Matías Perdomo Larrea
Las palabras, tiradas al pasar, sonaban tan frías como ajenas hasta no hace mucho tiempo: “crímenes de lesa humanidad”. Pero su traducción a tortura, violación y muerte en los relatos en primera persona de coterráneos de piel y hueso comenzó a llamar la atención de los mendocinos. Los medios masivos de comunicación, pertenecientes todos a la derecha (salvo los públicos, que no son masivos de audiencia) “cubren” las noticias de los juicios. Los periodistas se encuentran obligados a conocer la verdad, para comprender, y ni la sucursal local de Clarín puede ningunear los hechos.

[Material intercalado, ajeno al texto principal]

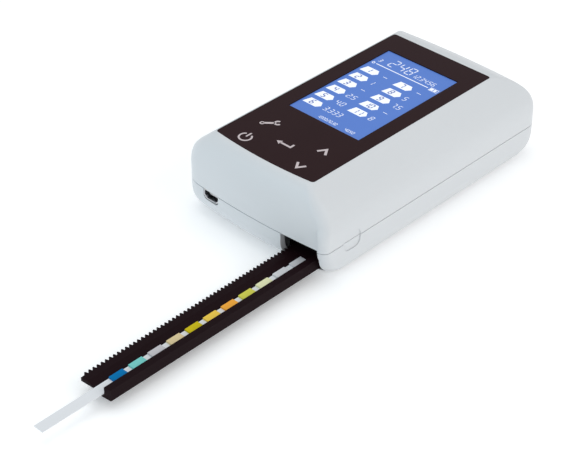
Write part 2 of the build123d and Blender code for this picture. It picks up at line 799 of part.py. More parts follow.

Dentro del cuerpo social se refrescan más memorias y se instauran mea culpas por doquier. Nos identificamos distinto. Evidenciada la complicidad civil, emergieron los feos recuerdos colectivos. Era ficticio el “no sabíamos nada”, “no vimos nada”. Era miedo. Tan legítimo como indigno. Pero atendible.
El tesón y trabajo de los organismos de derechos humanos, realizando la tarea que le competía al estado, fue incrementando consenso (concepto bastardeado hasta el hartazgo por el último piantavotos del país) en la lucha por la memoria, la verdad y la justicia.
Pero faltaba algo. Un golpe de confianza en sentido amplio. Las necesarias disculpas en representación del estado y el osado gesto del cuadro le valieron al más grande, que ya no está, liderar el camino para que definitivamente gambeteáramos los miedos, convenciendo a víctimas y no tanto de que esta vez algo había cambiado.
La nueva hegemonía se explicita entonces. El delincuente Miret es destituido y probablemente conviva en prisión por el resto de sus días con el canalla Romano.